If you’re already retired or planning to in just a few years, I'm sure you're excited about this phase of your life.
However, for most retirees to enjoy retirement fully will depend, at least partially, on the resources you can draw from your investment portfolio.
So it's always a good time to ask yourself if you’re comfortable with your portfolio’s risk level.
Your relationship with risk can change noticeably over time.
When you started saving for retirement, you may have been willing to take on more investment risk, which translated into a relatively high percentage of stocks and stock-based mutual funds in your investment portfolio.
As you know, stocks offer the potential for greater returns than other assets – such as bonds and certificates of deposit – but they are also typically more volatile and carry more risk.
But when you were many decades away from retirement, you had sufficient time to recover from market fluctuations. Of course, there are no guarantees – it’s possible that some stocks will lose value and never regain it.

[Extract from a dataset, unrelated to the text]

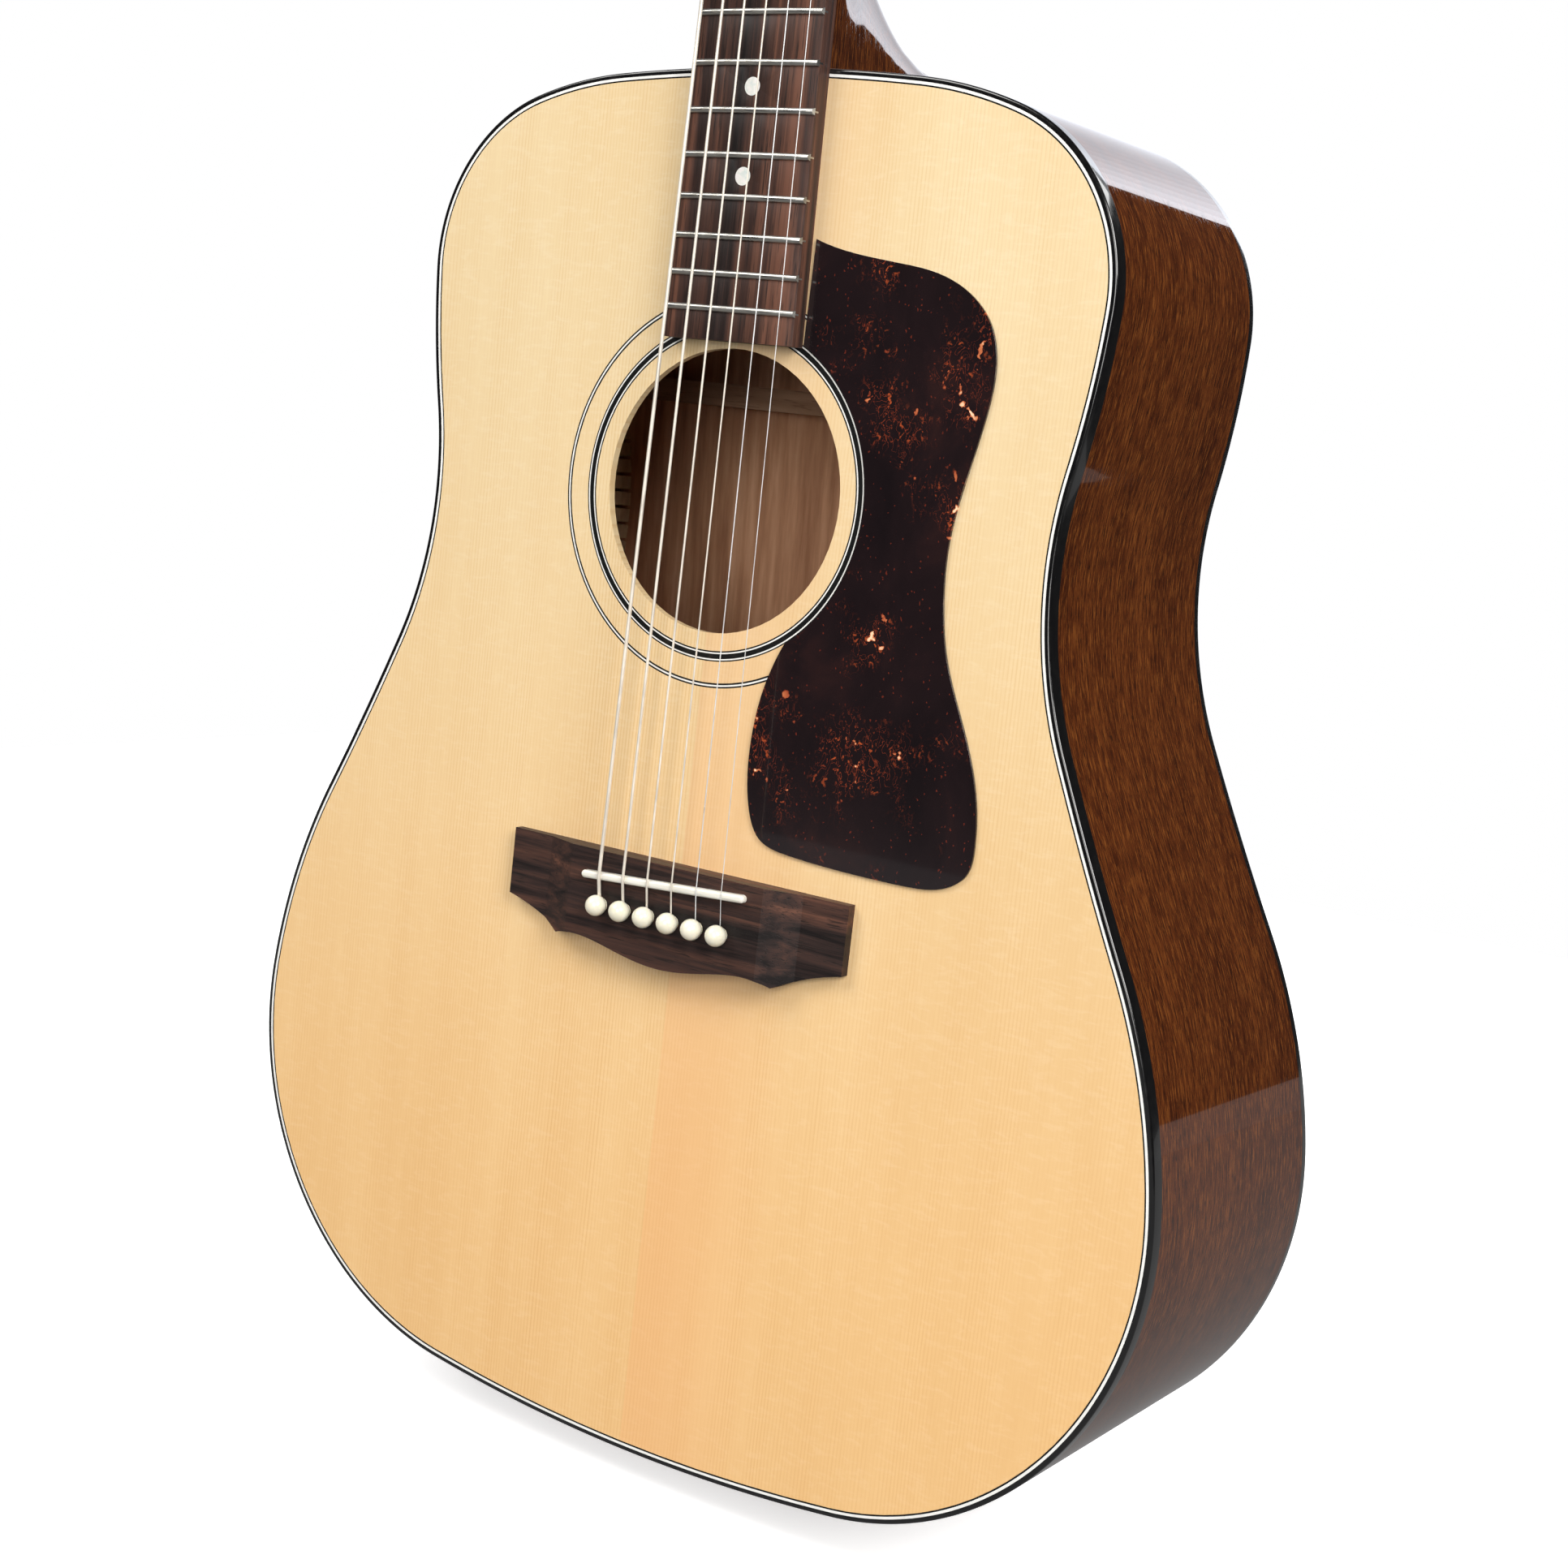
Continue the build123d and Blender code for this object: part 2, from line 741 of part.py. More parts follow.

Now, fast forward to where you are now.
Even at this stage of your life – and, in fact, throughout your retirement – you will need some growth-oriented investments to help stay ahead of inflation.
Over time, even a low inflation rate, such as we’ve had the past several years, can erode your purchasing power.

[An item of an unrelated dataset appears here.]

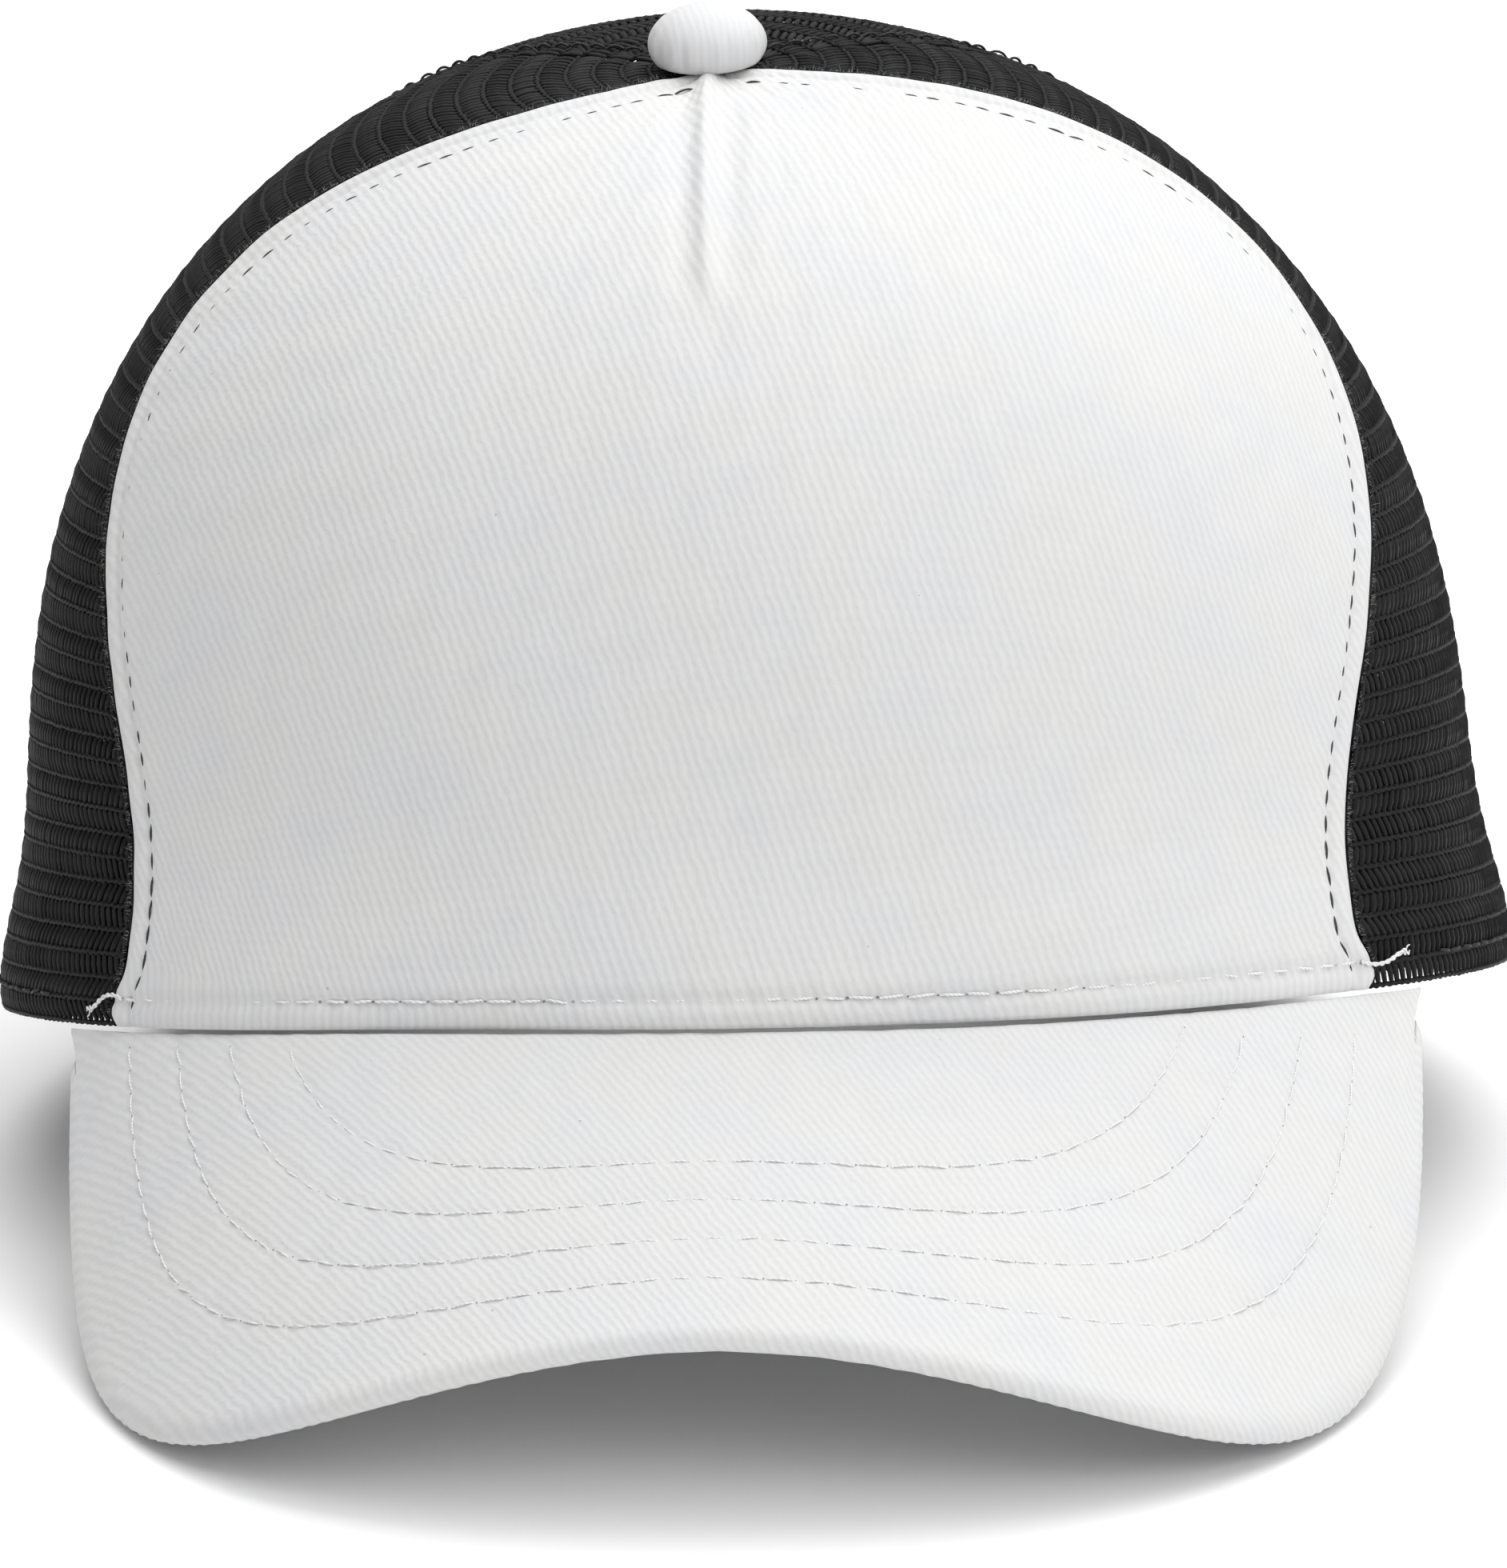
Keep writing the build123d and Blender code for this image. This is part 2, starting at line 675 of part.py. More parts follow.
def make_parts():
    tape_top = SEAM_TAPE_CLIMB[1]
    parts = {
        "front_panel": front_panel(),
        "front_buckram": front_buckram(),
        "button_cover": button_cover(),
        "button_shell": button_shell(),
        "button_prong": button_prong(),
        "seam_tape_rear": seam_tape(rear_seam, 1, climb_at(pi, REAR_TAPE_HEIGHT), tape_top),
        "rear_arch_binding": rear_arch_binding(),
        "sweatband": sweatband(),
        "band_padding": band_padding(),
        "care_label": care_label(),
        "visor_board": visor_board(),
        "visor_top_cover": visor_top_cover(),
        "visor_under_cover": visor_under_cover(),
        "strap_holes_root": strap_holes("root"),
        "strap_holes_tab": strap_holes("tab"),
        "strap_pegs_root": strap_pegs("root"),
        "strap_pegs_tab": strap_pegs("tab"),
    }
    for side, name in ((-1, "left"), (1, "right")):
        parts[f"mesh_side_{name}"] = mesh_side(side)
        parts[f"mesh_rear_{name}"] = mesh_rear(side)
        parts[f"seam_tape_front_{name}"] = seam_tape(front_seam, side, *SEAM_TAPE_CLIMB)
        parts[f"seam_tape_side_{name}"] = seam_tape(side_seam, side, *SEAM_TAPE_CLIMB)
    return parts


def main():
    os.makedirs("parts", exist_ok=True)
    place = rest_place()
    for name, shape in make_parts().items():
        placed = place * shape
        placed.label = name
        export_step(placed, f"parts/{name}.step")


main()
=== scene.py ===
"""Trucker mesh cap: the soft pieces, their stitching, materials, light and camera.

The cap's shape is worked out in its own level frame, in millimetres, with the hem at z = 0 and
the visor towards -Y, and then leaned back to the way it rests on the table, in metres.
"""
import bpy
import numpy as np
from functools import partial
from math import cos, pi, radians, sin, tan
from mathutils import Matrix, Vector


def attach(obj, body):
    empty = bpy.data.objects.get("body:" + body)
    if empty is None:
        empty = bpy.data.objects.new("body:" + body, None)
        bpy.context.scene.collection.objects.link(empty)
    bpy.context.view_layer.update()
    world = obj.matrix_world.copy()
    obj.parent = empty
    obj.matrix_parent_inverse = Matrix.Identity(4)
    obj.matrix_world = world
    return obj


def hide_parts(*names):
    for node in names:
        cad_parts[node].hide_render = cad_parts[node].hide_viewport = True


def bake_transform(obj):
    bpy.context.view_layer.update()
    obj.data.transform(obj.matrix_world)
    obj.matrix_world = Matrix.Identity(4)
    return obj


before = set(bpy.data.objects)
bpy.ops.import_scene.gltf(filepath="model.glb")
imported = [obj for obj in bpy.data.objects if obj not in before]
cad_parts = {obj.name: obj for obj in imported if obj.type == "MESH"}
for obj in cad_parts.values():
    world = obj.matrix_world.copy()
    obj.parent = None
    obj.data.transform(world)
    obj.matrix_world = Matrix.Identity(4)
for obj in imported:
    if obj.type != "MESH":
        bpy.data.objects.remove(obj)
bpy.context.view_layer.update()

# ---------------------------------------------------------------- the cap's sizes, as in the CAD
DOME_HALF_WIDTH, DOME_FRONT, DOME_REAR = 98.0, 81.0, 88.5
DOME_RISE, DOME_DROP, CENTRE_HEIGHT = 108.6, 114.0, 16.6
POWER_FRONT, POWER_SIDE, POWER_REAR = 2.7, 2.3, 2.5
SPREAD_WITH_HEIGHT, HEM_FLARE, HEM_FLARE_HEIGHT = 0.03, 0.06, 17.0
REAR_LIFT, BUTTON_Y, BUTTON_SEAT, BUTTON_SEAT_RADIUS = 0.258, -10.4, 1.3, 21.0
CROWN_ROLL, TOP_LEAN, TOP_LEAN_HEIGHT = 1.66, -1.7, 119.0
VISOR_STIFF_EDGE, VISOR_BLEND = -81.0, 8.5
FRONT_SEAM_AZIMUTH, FRONT_SEAM_BULGE = radians(56.6), 0.386
FRONT_SEAM_SWAY, FRONT_SEAM_TWIST = -0.145, 0.23
SEAM_FOOT, SEAM_FOOT_CLIMB, SEAM_FOOT_SPREAD = 0.033, 0.012, 0.025
SIDE_SEAM_AZIMUTH = radians(118.0)
SEAM_GAP = 0.6
TWILL, BUCKRAM, MESH = (0.0, 0.9), (1.1, 1.9), (0.25, 1.25)
SEAM_TAPE, SEAM_TAPE_WIDTH = (2.2, 3.0), 11.0
BAND_PADDING, SWEATBAND, SWEATBAND_HEIGHT = (3.2, 5.2), (5.6, 6.8), 31.0
BAND_END_ARC = 62.0
ARCH_HALF_WIDTH, ARCH_SPRING, ARCH_HEIGHT = 46.0, 12.0, 50.0
BINDING_WIDTH, BINDING_BEND, BINDING_THICKNESS = 6.5, 1.4, 0.8
VISOR_SLOPE, VISOR_ARCH, VISOR_ARCH_LENGTH = 34.25, 0.0037, 57.0
VISOR_HALF_WIDTH, VISOR_REACH, VISOR_CORNER_Y = 89.5, 98.45, -36.25
VISOR_POWER, VISOR_THICKNESS, COVER_THICKNESS = 2.68, 3.5, 0.8
UNDER_COVER, VISOR_SEAM_GAP, VISOR_CORNER_ANGLE = (2.8, 3.5), 0.5, 0.06
REAR_HEM_HEIGHT, REST_SHIFT_Y = 0.9, 21.2
BUTTON_RADIUS, BUTTON_HEIGHT, BUTTON_CLEARANCE = 7.9, 8.4, 0.45
BUTTON_WAIST, BUTTON_TUCK = 2.5, 1.5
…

So, the issue isn’t this: “Should I get rid of all my risk?”
You shouldn’t – and, in fact, you couldn’t, because all investments, even the ones considered most “conservative,” contain some type of risk, even if it isn’t the risk of loss of principal.
For instance, some investments run the risk of not keeping up with inflation.
Instead, ask yourself these questions: “How much risk should I take within my portfolio?” “How much risk do I actually need to achieve my goals in retirement?”
Of course, there are no one-size-fits-all answers.
We would recommend working with a financial advisor to manage your investment portfolio to ensure it’s always positioned to provide you with the income you’ll need in your retirement years and positioned properly to align with your personal comfort level with risk.
You might have initially based your financial strategy on a specific type of retirement lifestyle, but now that you’re in or nearing retirement, perhaps you’ve changed your mind.
Your anticipated new lifestyle might require either more or less income than you had originally projected – and if that’s the case, you may need to adjust the risk level in your portfolio or make other adjustments.
For example, suppose you had initially envisioned a rather quiet retirement, sticking around your home, volunteering and spending time with your grandchildren.
But in recent years – and especially since the confinement many of us have felt during the COVID-19 pandemic – you may have thought that you’d now like to travel extensively.
To achieve this goal, which will likely cost more than your original one, you may have to work longer, or invest more each year until you retire, or seek a higher return on your investments – which means accepting more risk.
As you can see, managing risk is a balancing act – and you may need to make some tough choices.
A good financial advisor can help you with those choices and always be aware of how much risk you're comfortable taking, and how much risk you may need to take to reach your goals in order to develop a tailored strategy that aligns with your objectives through all phases of retirement.